Problem statement: Repeat only the lines from the one containing "at the crown's middle" through the one containing "cad_parts[node].hide_render = cad_parts[node].hide_viewport", exactly as written, both ends included.
----- Recorded information
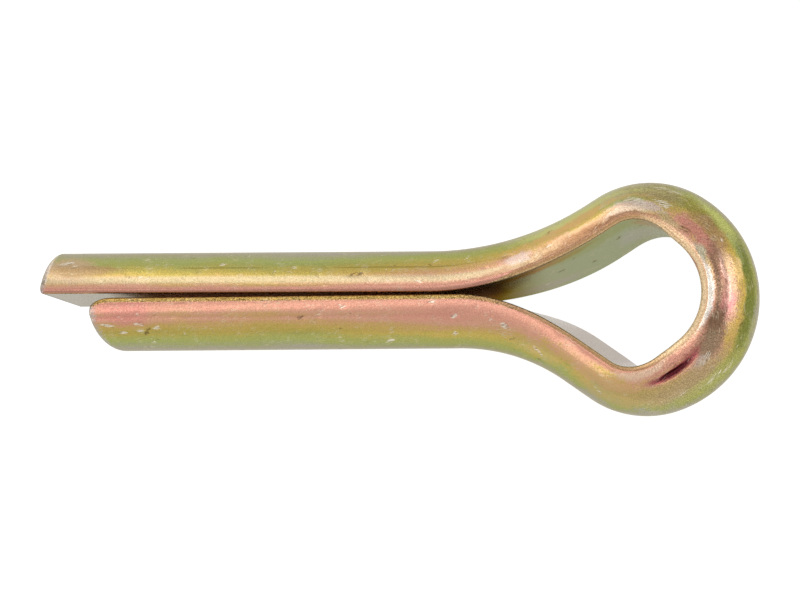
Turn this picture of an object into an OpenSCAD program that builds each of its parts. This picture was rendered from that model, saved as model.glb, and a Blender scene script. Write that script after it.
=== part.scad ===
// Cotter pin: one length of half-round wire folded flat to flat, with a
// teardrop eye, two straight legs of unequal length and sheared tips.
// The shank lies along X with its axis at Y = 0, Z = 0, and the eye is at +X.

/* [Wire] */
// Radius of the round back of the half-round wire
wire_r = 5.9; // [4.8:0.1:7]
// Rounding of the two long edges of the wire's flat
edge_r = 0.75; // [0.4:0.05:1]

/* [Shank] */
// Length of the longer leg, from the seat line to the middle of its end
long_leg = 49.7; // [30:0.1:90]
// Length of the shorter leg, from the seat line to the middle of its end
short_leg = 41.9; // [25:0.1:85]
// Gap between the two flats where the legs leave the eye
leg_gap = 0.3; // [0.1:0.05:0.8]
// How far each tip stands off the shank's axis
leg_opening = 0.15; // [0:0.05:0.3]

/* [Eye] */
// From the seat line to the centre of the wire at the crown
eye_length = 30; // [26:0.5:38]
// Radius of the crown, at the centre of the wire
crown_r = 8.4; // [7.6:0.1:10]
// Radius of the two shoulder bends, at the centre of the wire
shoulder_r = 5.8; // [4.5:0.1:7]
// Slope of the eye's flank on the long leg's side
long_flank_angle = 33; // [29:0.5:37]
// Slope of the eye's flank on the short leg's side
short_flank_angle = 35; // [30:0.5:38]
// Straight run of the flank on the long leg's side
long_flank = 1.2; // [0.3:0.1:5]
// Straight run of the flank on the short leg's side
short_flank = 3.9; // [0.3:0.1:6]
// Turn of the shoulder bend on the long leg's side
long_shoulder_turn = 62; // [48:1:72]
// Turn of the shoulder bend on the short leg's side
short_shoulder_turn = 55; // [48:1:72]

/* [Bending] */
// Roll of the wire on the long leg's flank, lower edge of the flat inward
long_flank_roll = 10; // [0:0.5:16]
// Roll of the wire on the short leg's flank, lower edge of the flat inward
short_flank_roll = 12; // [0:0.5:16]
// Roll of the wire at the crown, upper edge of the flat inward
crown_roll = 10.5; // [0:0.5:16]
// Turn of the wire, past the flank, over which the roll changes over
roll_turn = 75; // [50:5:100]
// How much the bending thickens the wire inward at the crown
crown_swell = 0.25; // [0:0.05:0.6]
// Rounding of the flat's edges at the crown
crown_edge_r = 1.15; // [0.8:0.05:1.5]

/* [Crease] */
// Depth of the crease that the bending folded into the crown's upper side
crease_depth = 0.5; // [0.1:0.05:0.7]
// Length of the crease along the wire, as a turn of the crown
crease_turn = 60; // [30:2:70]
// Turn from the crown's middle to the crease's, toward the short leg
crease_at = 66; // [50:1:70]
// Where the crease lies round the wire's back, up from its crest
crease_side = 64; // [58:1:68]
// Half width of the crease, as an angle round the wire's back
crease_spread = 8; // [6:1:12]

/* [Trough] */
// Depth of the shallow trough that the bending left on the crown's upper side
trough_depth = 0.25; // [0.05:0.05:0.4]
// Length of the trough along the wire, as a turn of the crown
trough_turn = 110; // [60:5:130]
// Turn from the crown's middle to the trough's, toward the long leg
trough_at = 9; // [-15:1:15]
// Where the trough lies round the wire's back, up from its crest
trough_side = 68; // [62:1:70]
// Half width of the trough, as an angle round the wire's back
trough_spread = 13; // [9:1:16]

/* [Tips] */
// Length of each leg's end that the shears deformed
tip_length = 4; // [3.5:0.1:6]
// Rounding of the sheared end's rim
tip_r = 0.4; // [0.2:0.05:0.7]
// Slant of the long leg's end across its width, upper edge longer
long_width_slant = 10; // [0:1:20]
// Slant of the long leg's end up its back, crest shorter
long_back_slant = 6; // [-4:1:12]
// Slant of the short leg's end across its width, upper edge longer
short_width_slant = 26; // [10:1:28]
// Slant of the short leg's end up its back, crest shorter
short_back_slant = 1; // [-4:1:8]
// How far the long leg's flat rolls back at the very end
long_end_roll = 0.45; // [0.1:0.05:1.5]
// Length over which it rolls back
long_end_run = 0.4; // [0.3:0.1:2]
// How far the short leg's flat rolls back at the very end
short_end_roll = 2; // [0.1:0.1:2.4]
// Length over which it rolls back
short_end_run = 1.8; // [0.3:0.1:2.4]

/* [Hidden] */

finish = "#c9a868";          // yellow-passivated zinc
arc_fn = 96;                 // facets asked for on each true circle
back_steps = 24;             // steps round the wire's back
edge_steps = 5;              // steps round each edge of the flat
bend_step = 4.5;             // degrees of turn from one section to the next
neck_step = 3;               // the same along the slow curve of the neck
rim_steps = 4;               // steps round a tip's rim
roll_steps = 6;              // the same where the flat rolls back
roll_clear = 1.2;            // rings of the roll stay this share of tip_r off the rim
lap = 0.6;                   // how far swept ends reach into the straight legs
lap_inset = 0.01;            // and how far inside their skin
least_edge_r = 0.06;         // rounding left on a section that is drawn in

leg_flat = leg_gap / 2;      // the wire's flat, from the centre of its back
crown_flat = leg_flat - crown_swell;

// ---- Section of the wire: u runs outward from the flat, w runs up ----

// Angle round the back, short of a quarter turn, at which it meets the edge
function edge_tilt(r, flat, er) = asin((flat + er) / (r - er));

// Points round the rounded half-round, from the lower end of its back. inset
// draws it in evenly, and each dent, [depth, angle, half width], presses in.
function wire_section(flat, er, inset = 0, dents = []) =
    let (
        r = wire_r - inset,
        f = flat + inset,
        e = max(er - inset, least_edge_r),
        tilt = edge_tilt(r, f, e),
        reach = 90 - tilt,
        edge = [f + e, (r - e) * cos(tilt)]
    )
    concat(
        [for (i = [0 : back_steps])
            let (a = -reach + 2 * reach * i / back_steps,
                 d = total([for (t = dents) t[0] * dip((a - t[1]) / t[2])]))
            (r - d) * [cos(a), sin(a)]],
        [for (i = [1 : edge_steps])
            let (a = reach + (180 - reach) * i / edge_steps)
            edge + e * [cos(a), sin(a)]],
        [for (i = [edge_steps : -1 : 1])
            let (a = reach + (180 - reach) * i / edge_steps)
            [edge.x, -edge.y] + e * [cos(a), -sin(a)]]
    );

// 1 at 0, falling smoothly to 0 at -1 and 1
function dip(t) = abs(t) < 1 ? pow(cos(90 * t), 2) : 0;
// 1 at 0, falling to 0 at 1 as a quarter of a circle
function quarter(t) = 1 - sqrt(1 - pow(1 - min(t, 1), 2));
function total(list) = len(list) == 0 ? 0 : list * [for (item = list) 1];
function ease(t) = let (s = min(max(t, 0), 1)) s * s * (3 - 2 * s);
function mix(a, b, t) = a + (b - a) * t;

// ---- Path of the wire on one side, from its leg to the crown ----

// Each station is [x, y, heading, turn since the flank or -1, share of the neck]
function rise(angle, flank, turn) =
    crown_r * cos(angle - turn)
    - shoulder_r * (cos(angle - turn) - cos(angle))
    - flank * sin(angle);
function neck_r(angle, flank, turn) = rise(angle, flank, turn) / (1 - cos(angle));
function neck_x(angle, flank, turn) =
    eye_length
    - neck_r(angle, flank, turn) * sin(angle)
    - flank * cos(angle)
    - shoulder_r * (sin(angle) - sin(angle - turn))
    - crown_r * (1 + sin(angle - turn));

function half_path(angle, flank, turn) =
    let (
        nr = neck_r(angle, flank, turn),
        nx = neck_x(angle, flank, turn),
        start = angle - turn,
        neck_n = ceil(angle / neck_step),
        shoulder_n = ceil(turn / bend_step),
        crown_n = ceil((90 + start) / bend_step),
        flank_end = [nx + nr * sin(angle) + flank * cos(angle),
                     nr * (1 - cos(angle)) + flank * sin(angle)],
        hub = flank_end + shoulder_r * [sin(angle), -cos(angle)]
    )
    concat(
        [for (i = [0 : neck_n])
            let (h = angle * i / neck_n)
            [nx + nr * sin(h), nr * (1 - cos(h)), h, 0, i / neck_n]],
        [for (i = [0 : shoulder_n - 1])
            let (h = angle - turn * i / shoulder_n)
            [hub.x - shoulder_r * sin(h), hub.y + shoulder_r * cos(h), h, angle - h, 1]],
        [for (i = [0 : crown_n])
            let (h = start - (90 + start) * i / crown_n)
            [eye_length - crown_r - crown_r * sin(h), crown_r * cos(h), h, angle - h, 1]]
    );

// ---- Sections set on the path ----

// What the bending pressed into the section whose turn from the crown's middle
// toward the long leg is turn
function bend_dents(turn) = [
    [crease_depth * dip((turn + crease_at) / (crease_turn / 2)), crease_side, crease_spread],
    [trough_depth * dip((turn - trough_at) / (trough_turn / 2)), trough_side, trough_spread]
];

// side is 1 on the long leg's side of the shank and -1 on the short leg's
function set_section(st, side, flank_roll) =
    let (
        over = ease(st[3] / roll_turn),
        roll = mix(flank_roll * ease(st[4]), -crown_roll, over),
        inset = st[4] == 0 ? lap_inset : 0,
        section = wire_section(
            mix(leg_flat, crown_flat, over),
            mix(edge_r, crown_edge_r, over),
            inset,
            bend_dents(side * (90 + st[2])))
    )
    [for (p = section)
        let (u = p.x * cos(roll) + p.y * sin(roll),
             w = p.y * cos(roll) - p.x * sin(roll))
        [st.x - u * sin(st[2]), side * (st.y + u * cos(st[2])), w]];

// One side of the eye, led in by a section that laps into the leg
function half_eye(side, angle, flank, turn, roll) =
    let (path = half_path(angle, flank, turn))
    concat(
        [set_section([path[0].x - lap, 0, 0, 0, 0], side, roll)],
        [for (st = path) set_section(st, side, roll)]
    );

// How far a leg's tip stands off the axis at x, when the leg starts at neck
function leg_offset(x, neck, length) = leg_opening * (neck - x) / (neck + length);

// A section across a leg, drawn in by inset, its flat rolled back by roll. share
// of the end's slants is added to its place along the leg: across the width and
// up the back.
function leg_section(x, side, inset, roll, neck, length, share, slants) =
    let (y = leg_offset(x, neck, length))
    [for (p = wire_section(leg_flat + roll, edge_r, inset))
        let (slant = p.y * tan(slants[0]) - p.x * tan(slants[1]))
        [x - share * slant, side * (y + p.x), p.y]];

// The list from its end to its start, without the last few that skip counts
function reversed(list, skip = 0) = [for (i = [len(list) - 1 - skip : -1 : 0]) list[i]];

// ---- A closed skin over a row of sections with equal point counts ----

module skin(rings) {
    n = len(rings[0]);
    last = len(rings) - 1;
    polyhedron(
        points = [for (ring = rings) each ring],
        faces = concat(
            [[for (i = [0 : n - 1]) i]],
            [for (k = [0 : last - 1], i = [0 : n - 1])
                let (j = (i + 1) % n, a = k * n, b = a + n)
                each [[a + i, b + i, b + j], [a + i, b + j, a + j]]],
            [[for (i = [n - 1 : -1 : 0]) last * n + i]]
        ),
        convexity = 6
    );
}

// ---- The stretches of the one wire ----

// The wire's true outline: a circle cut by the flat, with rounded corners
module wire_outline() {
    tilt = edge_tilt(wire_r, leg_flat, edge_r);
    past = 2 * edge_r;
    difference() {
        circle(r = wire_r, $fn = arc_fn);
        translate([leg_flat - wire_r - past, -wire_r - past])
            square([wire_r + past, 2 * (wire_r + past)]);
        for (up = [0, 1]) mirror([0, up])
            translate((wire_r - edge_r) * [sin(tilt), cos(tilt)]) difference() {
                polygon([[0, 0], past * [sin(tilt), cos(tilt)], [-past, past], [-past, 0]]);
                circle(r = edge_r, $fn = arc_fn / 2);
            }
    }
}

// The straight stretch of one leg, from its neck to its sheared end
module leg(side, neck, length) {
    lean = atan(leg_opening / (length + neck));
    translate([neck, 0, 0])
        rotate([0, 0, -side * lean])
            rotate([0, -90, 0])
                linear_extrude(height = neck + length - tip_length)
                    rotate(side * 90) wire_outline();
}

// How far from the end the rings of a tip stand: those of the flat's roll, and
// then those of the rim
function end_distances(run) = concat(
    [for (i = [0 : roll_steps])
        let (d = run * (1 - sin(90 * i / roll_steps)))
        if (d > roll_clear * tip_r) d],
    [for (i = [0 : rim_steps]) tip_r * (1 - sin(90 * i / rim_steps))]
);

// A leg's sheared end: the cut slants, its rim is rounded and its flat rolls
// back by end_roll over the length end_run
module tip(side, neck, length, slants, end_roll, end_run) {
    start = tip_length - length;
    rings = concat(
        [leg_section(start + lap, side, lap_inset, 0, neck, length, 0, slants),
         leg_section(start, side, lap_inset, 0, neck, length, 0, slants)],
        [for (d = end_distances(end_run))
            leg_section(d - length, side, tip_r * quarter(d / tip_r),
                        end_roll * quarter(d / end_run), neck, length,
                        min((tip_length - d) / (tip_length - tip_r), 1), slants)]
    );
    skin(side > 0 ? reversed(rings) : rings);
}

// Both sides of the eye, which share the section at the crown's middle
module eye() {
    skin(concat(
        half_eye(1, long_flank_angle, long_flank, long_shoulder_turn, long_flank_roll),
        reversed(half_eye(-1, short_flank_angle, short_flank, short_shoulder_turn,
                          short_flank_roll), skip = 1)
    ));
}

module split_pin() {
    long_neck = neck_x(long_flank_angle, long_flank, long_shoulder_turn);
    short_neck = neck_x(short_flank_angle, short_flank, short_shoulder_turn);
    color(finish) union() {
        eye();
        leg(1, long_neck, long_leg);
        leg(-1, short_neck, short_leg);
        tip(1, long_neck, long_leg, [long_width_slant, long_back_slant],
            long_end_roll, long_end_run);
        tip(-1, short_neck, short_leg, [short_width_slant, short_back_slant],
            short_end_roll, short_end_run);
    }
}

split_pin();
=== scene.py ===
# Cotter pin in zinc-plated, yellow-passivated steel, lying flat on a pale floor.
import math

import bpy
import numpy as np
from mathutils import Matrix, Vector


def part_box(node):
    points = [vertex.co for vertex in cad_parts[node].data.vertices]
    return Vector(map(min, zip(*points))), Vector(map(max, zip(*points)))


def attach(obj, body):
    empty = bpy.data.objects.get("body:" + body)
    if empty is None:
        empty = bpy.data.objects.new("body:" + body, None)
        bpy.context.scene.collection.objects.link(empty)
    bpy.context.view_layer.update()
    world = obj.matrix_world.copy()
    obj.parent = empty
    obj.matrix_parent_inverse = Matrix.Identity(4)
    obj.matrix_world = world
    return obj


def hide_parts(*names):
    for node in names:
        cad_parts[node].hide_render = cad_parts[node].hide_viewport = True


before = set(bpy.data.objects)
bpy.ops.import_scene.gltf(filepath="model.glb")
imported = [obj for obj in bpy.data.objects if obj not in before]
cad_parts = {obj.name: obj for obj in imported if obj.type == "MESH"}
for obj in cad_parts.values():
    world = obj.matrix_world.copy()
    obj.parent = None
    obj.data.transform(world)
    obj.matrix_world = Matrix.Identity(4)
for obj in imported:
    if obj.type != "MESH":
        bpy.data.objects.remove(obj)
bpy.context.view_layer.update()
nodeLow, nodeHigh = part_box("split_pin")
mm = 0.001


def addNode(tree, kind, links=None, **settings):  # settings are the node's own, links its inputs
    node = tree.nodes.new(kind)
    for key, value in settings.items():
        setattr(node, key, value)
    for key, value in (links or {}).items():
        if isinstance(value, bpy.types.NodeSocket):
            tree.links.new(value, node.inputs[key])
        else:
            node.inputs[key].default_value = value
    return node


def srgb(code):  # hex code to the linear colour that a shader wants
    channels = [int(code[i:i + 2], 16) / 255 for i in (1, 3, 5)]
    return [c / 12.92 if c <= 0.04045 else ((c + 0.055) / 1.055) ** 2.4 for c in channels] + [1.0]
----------
Task result:
// Both sides of the eye, which share the section at the crown's middle
module eye() {
    skin(concat(
        half_eye(1, long_flank_angle, long_flank, long_shoulder_turn, long_flank_roll),
        reversed(half_eye(-1, short_flank_angle, short_flank, short_shoulder_turn,
                          short_flank_roll), skip = 1)
    ));
}

module split_pin() {
    long_neck = neck_x(long_flank_angle, long_flank, long_shoulder_turn);
    short_neck = neck_x(short_flank_angle, short_flank, short_shoulder_turn);
    color(finish) union() {
        eye();
        leg(1, long_neck, long_leg);
        leg(-1, short_neck, short_leg);
        tip(1, long_neck, long_leg, [long_width_slant, long_back_slant],
            long_end_roll, long_end_run);
        tip(-1, short_neck, short_leg, [short_width_slant, short_back_slant],
            short_end_roll, short_end_run);
    }
}

split_pin();
=== scene.py ===
# Cotter pin in zinc-plated, yellow-passivated steel, lying flat on a pale floor.
import math

import bpy
import numpy as np
from mathutils import Matrix, Vector


def part_box(node):
    points = [vertex.co for vertex in cad_parts[node].data.vertices]
    return Vector(map(min, zip(*points))), Vector(map(max, zip(*points)))


def attach(obj, body):
    empty = bpy.data.objects.get("body:" + body)
    if empty is None:
        empty = bpy.data.objects.new("body:" + body, None)
        bpy.context.scene.collection.objects.link(empty)
    bpy.context.view_layer.update()
    world = obj.matrix_world.copy()
    obj.parent = empty
    obj.matrix_parent_inverse = Matrix.Identity(4)
    obj.matrix_world = world
    return obj


def hide_parts(*names):
    for node in names:
        cad_parts[node].hide_render = cad_parts[node].hide_viewport = True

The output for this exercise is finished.